(Records excerpted from a collection)
===============

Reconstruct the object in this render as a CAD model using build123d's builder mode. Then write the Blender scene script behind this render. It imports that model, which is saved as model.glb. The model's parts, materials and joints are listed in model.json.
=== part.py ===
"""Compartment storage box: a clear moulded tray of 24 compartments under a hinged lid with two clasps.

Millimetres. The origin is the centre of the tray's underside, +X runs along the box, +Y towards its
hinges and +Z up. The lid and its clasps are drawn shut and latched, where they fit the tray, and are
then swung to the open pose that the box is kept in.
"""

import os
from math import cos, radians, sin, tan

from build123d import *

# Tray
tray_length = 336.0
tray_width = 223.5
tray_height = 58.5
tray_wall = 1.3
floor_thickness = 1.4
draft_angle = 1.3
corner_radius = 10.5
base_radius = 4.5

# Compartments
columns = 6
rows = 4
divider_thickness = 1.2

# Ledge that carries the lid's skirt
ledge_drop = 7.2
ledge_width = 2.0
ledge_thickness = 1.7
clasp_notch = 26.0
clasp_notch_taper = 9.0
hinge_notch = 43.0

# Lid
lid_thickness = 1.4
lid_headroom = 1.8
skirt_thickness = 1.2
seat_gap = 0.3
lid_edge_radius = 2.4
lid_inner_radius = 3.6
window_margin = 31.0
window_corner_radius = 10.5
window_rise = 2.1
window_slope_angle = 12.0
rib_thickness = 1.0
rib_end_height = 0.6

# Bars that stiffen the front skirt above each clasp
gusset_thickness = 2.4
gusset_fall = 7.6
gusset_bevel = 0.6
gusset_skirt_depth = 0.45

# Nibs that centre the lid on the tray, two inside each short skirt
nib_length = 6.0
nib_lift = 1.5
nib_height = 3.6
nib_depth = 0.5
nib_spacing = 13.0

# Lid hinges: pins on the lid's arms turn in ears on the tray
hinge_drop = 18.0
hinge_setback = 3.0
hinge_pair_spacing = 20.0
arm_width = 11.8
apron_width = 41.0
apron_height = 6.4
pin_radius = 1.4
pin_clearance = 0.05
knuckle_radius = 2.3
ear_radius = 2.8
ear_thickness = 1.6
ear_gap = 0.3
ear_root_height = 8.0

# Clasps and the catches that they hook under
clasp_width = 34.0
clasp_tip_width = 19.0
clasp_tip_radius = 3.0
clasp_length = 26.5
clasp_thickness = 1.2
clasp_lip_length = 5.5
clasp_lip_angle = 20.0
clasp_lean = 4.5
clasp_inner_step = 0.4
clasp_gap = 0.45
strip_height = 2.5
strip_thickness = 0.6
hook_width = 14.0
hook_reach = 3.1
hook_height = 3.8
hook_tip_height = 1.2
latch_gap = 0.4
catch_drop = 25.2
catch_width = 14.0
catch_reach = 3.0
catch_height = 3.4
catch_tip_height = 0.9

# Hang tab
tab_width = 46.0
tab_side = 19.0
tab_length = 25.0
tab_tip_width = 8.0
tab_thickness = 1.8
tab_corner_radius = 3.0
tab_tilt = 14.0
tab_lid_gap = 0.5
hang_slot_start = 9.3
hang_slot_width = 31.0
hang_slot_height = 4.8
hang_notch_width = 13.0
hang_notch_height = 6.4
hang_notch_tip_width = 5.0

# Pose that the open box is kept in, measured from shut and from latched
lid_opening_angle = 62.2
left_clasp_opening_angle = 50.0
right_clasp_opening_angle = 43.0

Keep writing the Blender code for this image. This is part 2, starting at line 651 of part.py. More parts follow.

===============

Aim =
Give again, word for word, the lines of the listing, starting at its first line and ending with the line containing "rib_end_height = 0.6".

Exercise response =
Reconstruct the object in this render as a CAD model using build123d's builder mode. Then write the Blender scene script behind this render. It imports that model, which is saved as model.glb. The model's parts, materials and joints are listed in model.json.
=== part.py ===
"""Compartment storage box: a clear moulded tray of 24 compartments under a hinged lid with two clasps.

Millimetres. The origin is the centre of the tray's underside, +X runs along the box, +Y towards its
hinges and +Z up. The lid and its clasps are drawn shut and latched, where they fit the tray, and are
then swung to the open pose that the box is kept in.
"""

import os
from math import cos, radians, sin, tan

from build123d import *

# Tray
tray_length = 336.0
tray_width = 223.5
tray_height = 58.5
tray_wall = 1.3
floor_thickness = 1.4
draft_angle = 1.3
corner_radius = 10.5
base_radius = 4.5

# Compartments
columns = 6
rows = 4
divider_thickness = 1.2

# Ledge that carries the lid's skirt
ledge_drop = 7.2
ledge_width = 2.0
ledge_thickness = 1.7
clasp_notch = 26.0
clasp_notch_taper = 9.0
hinge_notch = 43.0

# Lid
lid_thickness = 1.4
lid_headroom = 1.8
skirt_thickness = 1.2
seat_gap = 0.3
lid_edge_radius = 2.4
lid_inner_radius = 3.6
window_margin = 31.0
window_corner_radius = 10.5
window_rise = 2.1
window_slope_angle = 12.0
rib_thickness = 1.0
rib_end_height = 0.6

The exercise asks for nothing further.